For fintechs, security testing often starts and ends with automated vulnerability scans. These tools are essential, but on their own, they can give a false sense of security. Regulators, auditors, and partners expect more than lists of exposed ports or outdated patches. They want assurance that your defences hold up against real-world attacks.

Automated scans continuously sweep your systems for known weaknesses — misconfigurations, missing patches, outdated software. They’re fast, scalable, and critical for day-to-day hygiene. But scanners only check what they’re programmed to detect. They can’t tell you how an attacker would chain those weaknesses together, or whether your team could spot and stop an exploit in progress.

Penetration testing: The trust layer

A penetration test goes beyond automation. Expert testers think like attackers, probing your environment to uncover hidden risks and demonstrating how vulnerabilities could be exploited. This process validates both your technology and your team’s response capabilities.

For fintechs, where trust equals business value, pen tests provide credibility:

  • For regulators: Demonstrates resilience under DORA and NIS2.
  • For partners: Proves you can safeguard shared data and systems.
  • For investors: Signals mature security practices and reduced operational risk.
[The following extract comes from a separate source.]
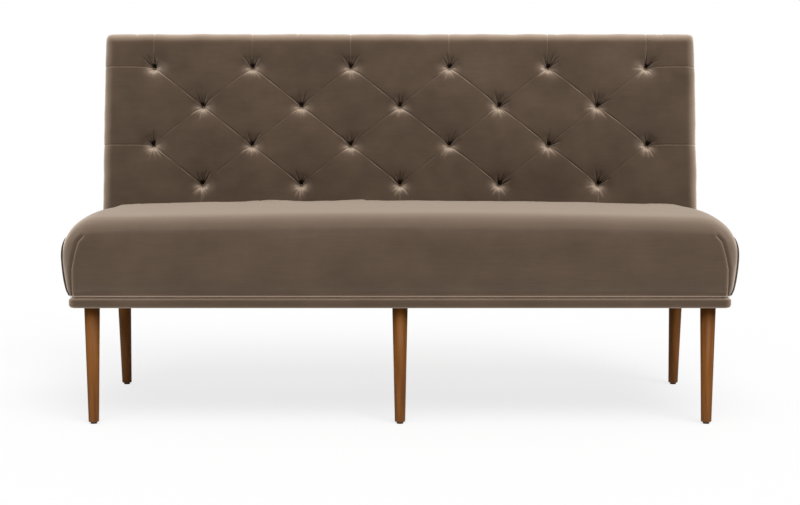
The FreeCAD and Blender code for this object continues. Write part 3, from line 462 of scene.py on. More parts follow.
def painted_light_of_sheet(x, w):
    """Painted light at each point, from -1 for painted shade to 1 for a painted highlight."""
    light, dark = np.zeros_like(x), np.zeros_like(x)
    for place in tuft_places:
        across, up = about_tuft(x, w, place)
        away, turn = np.hypot(across, up), np.arctan2(up, across)
        # Painted highlight: pale rays below the tuft, on the pit's lip
        rays = (0.5 + 0.5 * np.cos(LIP_RAYS * turn + RAY_OFFSET * place[0])) ** 1.5
        below = fade(-np.sin(turn), -0.25, 0.05)
        lip = fade(away, LIP_FROM - 0.0015, LIP_FROM + 0.0015) * (1 - fade(away, 0.45 * LIP_TO, LIP_TO))
        light = np.maximum(light, lip * below * (0.40 + 0.60 * rays))
        # Painted shade: a dark wedge above it, wider towards its top
        half_width = CORE_FOOT + CORE_SPREAD * np.clip(up, 0, CORE_HEIGHT)
        core = 1 - fade(np.abs(across), 0.7 * half_width, 1.3 * half_width)
        core = core * fade(up, -0.004, -0.001) * (1 - fade(up, 0.5 * CORE_HEIGHT, 1.1 * CORE_HEIGHT))
        dark = np.maximum(dark, core)
    # Painted shade along the upper creases, a painted highlight along the lower ones
    for start, tip, _, upper in creases:
        beside, share, _ = along_line(x, w, start, tip)
        line = fade(share, 0.05, 0.15) * (1 - fade(share, 0.40, 1.0)) * groove(beside, CREASE_LINE)
        if upper:
            dark = np.maximum(dark, 0.9 * line)
        else:
            light = np.maximum(light, 0.8 * line)
    # Painted shade just above each fold, a painted highlight just below it
    for fold in folds:
        above, strength = fold_reach(x, w, fold)
        dark = np.maximum(dark, 0.75 * strength * groove(above - 0.0012, FOLD_LINE))
        light = np.maximum(light, 0.50 * strength * groove(above + 0.0010, FOLD_LINE))
    # A painted highlight along the small creases at the top edge
    for start, end in EDGE_CREASES:
        beside, share, _ = along_line(x, w, start, end)
        light = np.maximum(light, 0.5 * fade(share, 0.0, 0.4) * groove(beside, 0.0016))
    # Painted highlight along the rolled top and side rims, weaker on the sides towards the top
    light = np.maximum(light, RIM_HIGHLIGHT_TOP * rim_band(w, BACK_LENGTH))
    low = 1 - 0.7 * fade(w, 0.40, 0.55)
    light = np.maximum(light, RIM_HIGHLIGHT_LEFT * low * rim_band(-x, BACK_HALF))
    light = np.maximum(light, RIM_HIGHLIGHT_RIGHT * low * rim_band(x, BACK_HALF))
    # Painted light: paler towards the top of the back and darker towards its foot
    hang = PAINTED_FALLOFF * np.clip((w - 0.33) / 0.27, -1, 1)
    return np.clip(light * (1 - dark) - dark + hang, -1, 1)


# %% Wrap the sheet round the foam
def wrap_round_foam(x, w, depth):
    """Flat sheet to the back's block: round the front rim, then along the sides and the top."""
    inner_x = BACK_HALF - EDGE_ROLL
    inner_w = BACK_LENGTH - EDGE_ROLL
    over_x = np.sign(x) * np.maximum(np.abs(x) - inner_x, 0)
    over_w = np.maximum(w - inner_w, 0)
    over = (np.abs(over_x) ** CORNER_POWER + over_w**CORNER_POWER) ** (1 / CORNER_POWER)
    safe = np.maximum(over, 1e-9)
    way_x, way_w = over_x / safe, over_w / safe
    turn = np.minimum(over / EDGE_ROLL, np.pi / 2)
    sideways = EDGE_ROLL * np.sin(turn)
    deep = EDGE_ROLL * (1 - np.cos(turn)) + np.maximum(over - EDGE_ROLL * np.pi / 2, 0)
    out_side, out_front = np.sin(turn), np.cos(turn)
    shown_x = np.clip(x, -inner_x, inner_x) + way_x * (sideways - depth * out_side)
    shown_w = np.minimum(w, inner_w) + way_w * (sideways - depth * out_side)
    return np.column_stack((shown_x, deep + depth * out_front, shown_w))


back_velvet = make_piece("back_velvet", sheet)
flat = read_points(back_velvet.data)
drawn_in = depth_of_sheet(flat[:, 0], flat[:, 1])
block = wrap_round_foam(flat[:, 0], flat[:, 1], drawn_in)
write_points(back_velvet.data, lean(block))
painted_light = back_velvet.data.attributes.new("painted_light", "FLOAT", "POINT")
painted_light.data.foreach_set("value", painted_light_of_sheet(flat[:, 0], flat[:, 1]))
print("deepest tuft", round(float(drawn_in.max()), 4))

# %% Trim the sheet where it meets the outside back and the base
trimmed = bmesh.new()
trimmed.from_mesh(back_velvet.data)
REAR_TRIM = 0.0012
rear_place = lean(np.array([[0.0, BACK_THICKNESS - REAR_TRIM, 0.3]]))[0]
rear_way = (0.0, COS_RAKE, -SIN_RAKE)
cut_shape(trimmed, rear_place, rear_way)
cut_shape(trimmed, (0, 0, BAND_TOP + REST_GAP), (0, 0, -1))
bmesh.ops.recalc_face_normals(trimmed, faces=trimmed.faces[:])
trimmed.to_mesh(back_velvet.data)
trimmed.free()
for face in back_velvet.data.polygons:
    face.use_smooth = True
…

Scans + Tests = Resilience

It’s not an either/or. Vulnerability scans keep you continuously aware, while penetration tests deliver the human insight that automation can’t replicate. Together, they ensure both coverage and credibility.

Why it matters now

In the EU, regulatory frameworks increasingly require regular testing — not just automated scans, but proportionate exercises including penetration testing and, in some cases, red teaming. Fintechs that only rely on automated tools risk falling short of compliance and trust expectations.

The takeaway: Vulnerability scans keep you clean, but pen tests prove you’re resilient. For fintechs navigating strict EU regulations, combining both is the path to security — and lasting trust.